TEMPO.CO, Jakarta - Majelis Hakim Pengadilan Negeri Tindak Pidana Korupsi menyebut nama asisten pribadi Menteri Pemuda dan Olahraga Imam Nahrawi, Miftahul Ulum. Nama Ulum muncul saat hakim menjabarkan aliran uang dari Sekretaris Jenderal Komite Olahraga Nasional Indonesia (KONI) Ending Fuad Hamidy dan Bendahara KONI Johny E. Awuy.
Baca: Aspri Menpora Bantah Terlibat Suap Dana Hibah Kemenpora
Penjabaran aliran dana itu diutarakan dalam sidang putusan di Pengadilan Negeri Tindak Pidana Korupsi pada sore ini, 20 Mei 2019 sekitar pukul 15.30 WIB.
Salah satu hakim bernama Muhammad Arifin menuturkan, Ending Fuad dan Johny memberikan uang kepada sejumlah orang di Kementerian Pemuda dan Olahraga. "Diberikan ke Miftahul Ulum selaku asisten pribadi menteri melalui Arief [Arief Susanto, orang suruhan Ulum] yang seluruhnya berjumlah 11,5 miliar rupiah," kata hakim Arifin.

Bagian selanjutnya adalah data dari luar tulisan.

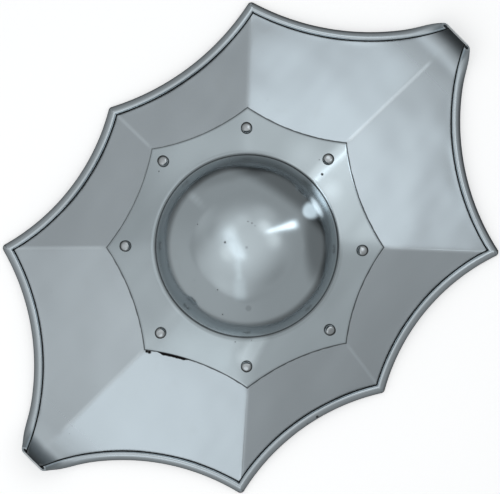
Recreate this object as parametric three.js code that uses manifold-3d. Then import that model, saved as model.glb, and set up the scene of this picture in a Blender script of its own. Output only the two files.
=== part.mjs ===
// A steel buckler: a shallow eight-sided plate with a rolled edge and two turned-up ends, a hollow boss on
// an eight-pointed star flange, eight rivets, and a strap grip behind. It lies on its back with the boss up.
// Millimetres and degrees. The boss's axis is x = y = 0 until the last step, and y runs along the long axis.
import * as THREE from 'three';
import { mergeVertices } from 'three/addons/utils/BufferGeometryUtils.js';
import Module from 'manifold-3d';

// The plate
const sheet = 1.6; // thickness of the plate and of the boss
const apexHeight = 45; // where the facets would meet on the boss's axis, above the plane of the six tips
const ridgeFoot = 255; // how far out each long ridge would reach the plane of the tips
const holeRadius = 72; // the round hole under the boss

// The rolled edge: the sheet turned forward over itself into a hollow bead
const beadRadius = 3.75;
const beadWrap = 285;
const beadTilt = 13; // the facets' mean slope at the edge

// The turned-up long ends, measured along the plate before it is bent
const bendStart = 222;
const bendRadius = 16;
const endTilt = 55; // slope of the finished end above level

// The boss and its flange
const bossRadius = 75;
const bossRise = 67; // from the flat of its wall's foot to its top
const footFillet = 3;
const starDepth = 5.4; // how far each edge of the star is hollowed

// The rivets
const shankRadius = 2.4;
const headRadius = 4.75;
const headHeight = 3.4;
const tailRadius = 4;
const tailHeight = 1.8;
const seatAllowance = 0.35; // room under a head or tail for the fold of the sheet

// The grip: a strap whose middle is rolled to an open tube
const strapThickness = 2.5;
const padWidth = 26;
const padBeyondRivet = 13;
const gripFlat = 8; // the flat of its back
const gripCurlRadius = 7.5;
const gripCurl = 150; // how far each wing is rolled round
const gripLength = 88;
const gripDepth = 8; // height of its back above the plane of the tips
const gripFlare = 18; // length over which the tube opens out to the strap
const padStart = 76; // where the strap leaves the plate on its way to the grip

// Clearances
const gap = 0.3; // between pieces that touch
const boltGap = 0.3; // between a rivet's shank and its holes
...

Hakim kemudian merinci pemberian yang dilakukan secara bertahap, sebagai berikut :
- Maret 2018, Hamidy atas sepengetahuan Johny memberikan Rp 2 miliar kepada Miftahul Ulum di Gedung KONI lantai 12.
- Februari 2018, Hamidy memberikan Rp 500 juta kepada Miftahul Ulum di Gedung KONI.
- Juni 2018, Hamidy memberikan Rp 3 miliar kepada orang suruhan Miftahul Ulum bernama Arief
- Mei 2018, Hamidy memberikan Rp 3 miliar kepada Miftahul Ulum di Gedung KONI Pusat.
- Sebelum lebaran 2018, Hamidy menyerahkan uang senilai Rp 3 miliar dalam bentuk mata uang asing kepada Ulum di lapangan tenis Kemenpora.
Selain itu, hakim juga menyebut Johny pernah menyerahkan satu kartu ATM kepada Ulum. Johny diketahui pernah mentransfer Rp 20 juta saat Imam Nahrawi dan Miftahul Ulum sedang berada di Jeddah. Kemudian, Johny mentransfer lagi uang Rp 30 juta. Dua kali pengiriman uang tersebut dilakukan dalam kurun waktu akhir November sampai awal Desember 2018.
Asisten pribadi Menteri Pemuda dan Olahraga atau Menpora Imam Nahrawi, Miftahul Ulum membantah terlibat dalam dugaan korupsi dana hibah ke Komite Olahraga Nasional Indonesia. Ia juga membantah keterlibatan Menpora Imam Nahrawi.
"Saya bantah, saya akan jawab nanti, yang jelas tidak ada peran saya," kata Miftahul saat dihubungi Tempo, Kamis, 20 Desember 2018.
Dalam kasus ini, Ending Fuad dijatuhi hukuman dua tahun delapan bulan penjara dan denda Rp 100 juta. Sementara, Johny E Awuy divonis satu tahun delapan bulan penjara dan denda Rp 50 juta.
Hakim menyatakan Ending Fuad dan Johny bersalah karena terbukti memberi suap sebesar Rp 400 juta, satu unit mobil Toyota Fortuner, dan satu unit ponsel Samsung Galaxy Note9 kepada Deputi IV Bidang Peningkatan Prestasi Olahraga Kemenpora, Mulyana.
Pemberian itu dilakukan agar Mulyana memuluskan pencairan proposal bantuan dana hibah kepada Kemenpora dalam rangka pelaksanaan tugas pengawasan dan pendampingan program peningkatan prestasi olahraga pada ajang Asian Games 2018 dan Asian Paragames 2018. Dalam proposal itu KONI mengajukan dana Rp 51,52 miliar.
Selain itu, pemberian tersebut juga dilakukan guna memuluskan pencairan usulan kegiatan pendampingan dan pengawasan program SEA Games 2019 tahun anggaran 2018.
Baca: Sekjen KONI Ungkap Bobroknya Tata Kelola Dana Hibah di Kemenpora
Endang Fuad dan Johny E. Awuy melanggar Pasal 5 Ayat 1 huruf a Undang-Undang Nomor 31 Tahun 1999 sebagaimana telah diubah dengan Undang-Undang Nomor 20 Tahun 2001 tentang Pemberantasan Tindak Pidana Korupsi juncto Pasal 55 Ayat 1 ke-1 KUHP juncto Pasal 64 Ayat 1 KUHP.